In the past four months, aside from living my daily adventures in San Francisco, I've been to New York, DC, Los Angeles, Nashville, Tahoe, and Colorado, and I'll be in Chicago this coming weekend. I have told you almost none of it, any photos are still shriveling up in my iPhone, and I haven't kept a journal in years. So aside from foggy, surface memories, much of it is, and may always be, lost.

Of course, this blog can play only a minor role in any attempt to remember everything, and I'm comfortable seeing it simply as a time capsule of that which I thought worth writing down. I think I feel the gears shifting again, shaking themselves free of rust, and I will be here more. I also think, however, that sometimes it's OK, instead of writing about stuff you just did, to go do more stuff. Or, equally acceptable, to go to bed.

And speaking of ruts, I did make myself a proper dinner tonight for the first time since Idon'tknowwhen.

And over the weekend I chopped off most of my hair. Hello bob!

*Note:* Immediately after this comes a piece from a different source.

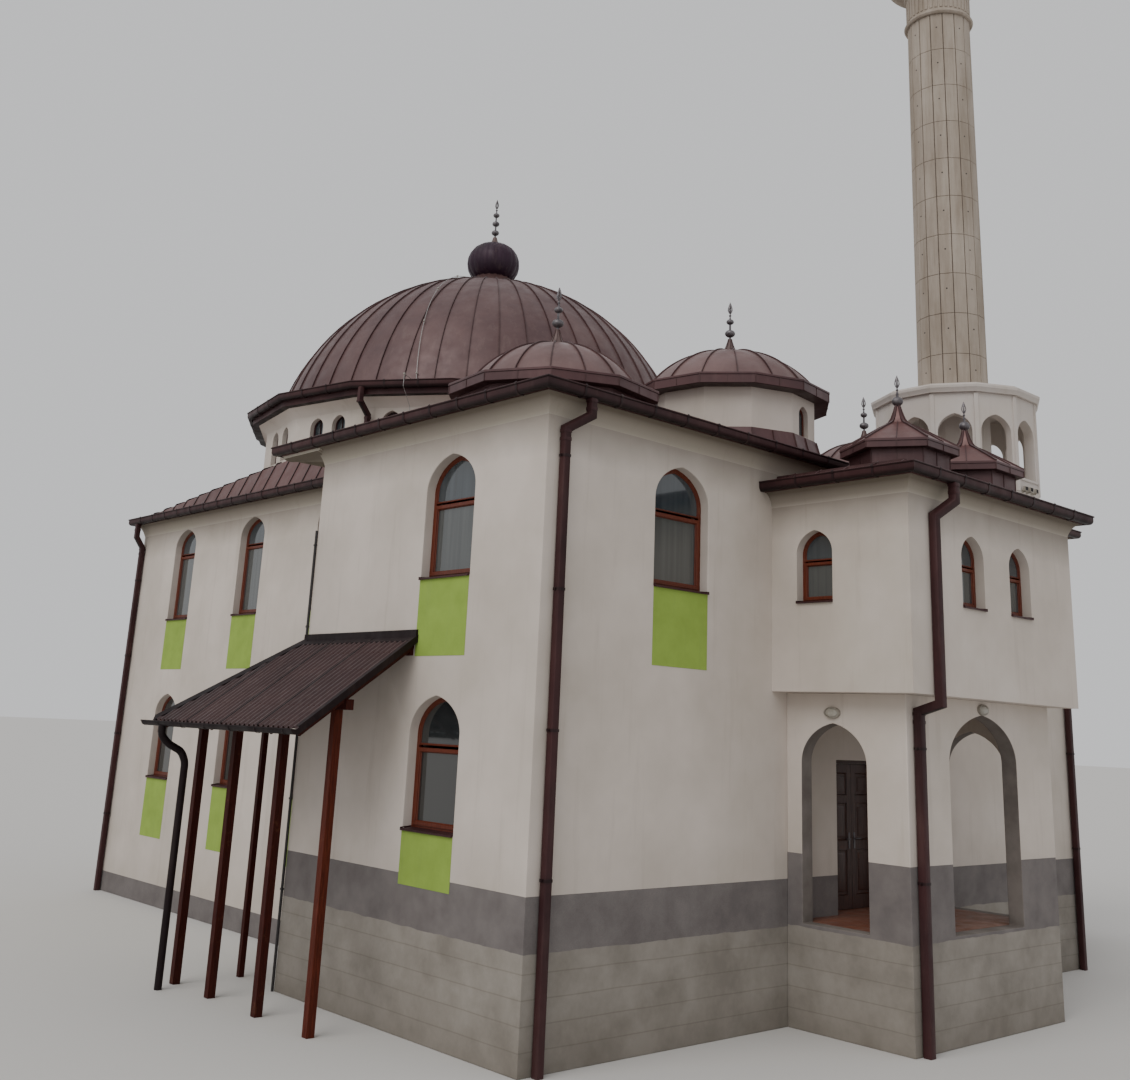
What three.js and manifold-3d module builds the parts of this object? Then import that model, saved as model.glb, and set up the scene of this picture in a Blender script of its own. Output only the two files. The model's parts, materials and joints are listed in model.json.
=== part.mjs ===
// A two-storey mosque with a domed prayer hall, a transverse front block with three small domes,
// a projecting porch with two turrets, a lean-to canopy and a detached minaret.
// Millimetres, +Z up. The front faces -Y. The origin is on the porch axis, in the middle of the
// front wall's thickness, at the lowest ground, which is the foot of the prayer hall.

import * as THREE from 'three';
import { ConvexGeometry } from 'three/addons/geometries/ConvexGeometry.js';
import { mergeVertices } from 'three/addons/utils/BufferGeometryUtils.js';
import Module from 'manifold-3d';

const wasm = await Module();
wasm.setup();

// driving dimensions
const GAP = 0.3; // left between pieces that touch
const WALL = 350; // masonry walls
const THIN_WALL = 250; // walls of the porch and the drums
const REVEAL = 150; // from the wall's face to the window frame
const SITE_FALL = 1300; // the ground at the hall lies this much lower than at the porch
const GROUND_FLOOR = SITE_FALL + 100; // top of the ground floor
const FLOOR_SLAB = 220;
const JETTY = SITE_FALL + 3310; // underside of the porch's upper storey
const UPPER_FLOOR = JETTY + FLOOR_SLAB; // top of the upper floor
const WALL_TOP = SITE_FALL + 6730;
const EAVE_TOP = SITE_FALL + 7050; // rim of the gutter
const PORCH_WALL_TOP = SITE_FALL + 6080;
const PORCH_EAVE_TOP = SITE_FALL + 6450;

const WING_HALF = 7100; // half the front block's width
const WING_DEPTH = 5540;
const HALL_HALF = 5140;
const HALL_DEPTH = 11250;
const FACE = -WALL / 2; // y of the front block's front face
const WING_BACK = FACE + WING_DEPTH;
const HALL_BACK = WING_BACK + HALL_DEPTH;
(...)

Have rut-free, memory-filled week, my pets. See you soon.

1 comment:

  1. It's so strange looking back on things... when I was in high school, I wrote *everything* down. Literally. Especially my freshman year. I have friends who bring stuff up from then - arguing about who said what or who acted what part in a play - and I'll pull out my handy journal and retrieve the answer. Amazing, right? It's been a steady slope downward from there, and it's interesting to think of our blogs, Facebook, Twitter and realize that despite our "writing down" every little thing that happens, there really isn't anywhere to go to find the real details - the nitty gritty of our experiences and feelings... the secrets.

    So much time spent worrying about not writing things down or posting photos so everyone can re-live our experiences. But I have to wonder... is this the right way to think?

    I have no solid answers, but I did get an opposing viewpoint one time that changed my perspective on the matter:

    The summer after college graduation, I spent the 4th with a friend's close family friends on their houseboat, and this included a boy (yeesh - man!) named Scott who was my age. He was active and exciting and spent his free time doing such incredible things: climbing mountain, riding his bike cross-country, building homes in other countries, learning other languages... After our trip, I asked my friend "Too bad we didn't get any pictures of this weekend," and she turned to Scott, saying: "That's weird, we never seem to take pictures when we come to the houseboat - why is that?" And he said simply:

    "I never take pictures. I'm too busy having fun."

    Going through school and graduating from college with Facebook at the forefront of all of our lives, we took pictures and updated statuses to let others know (and remind ourselves) of the spectacular things we were doing. But looking back, I realize how much time I wasted trying to make my life seem more exciting than it really was.

    Enjoy your time LIVING and creativity will find you in, perhaps, unexpected ways.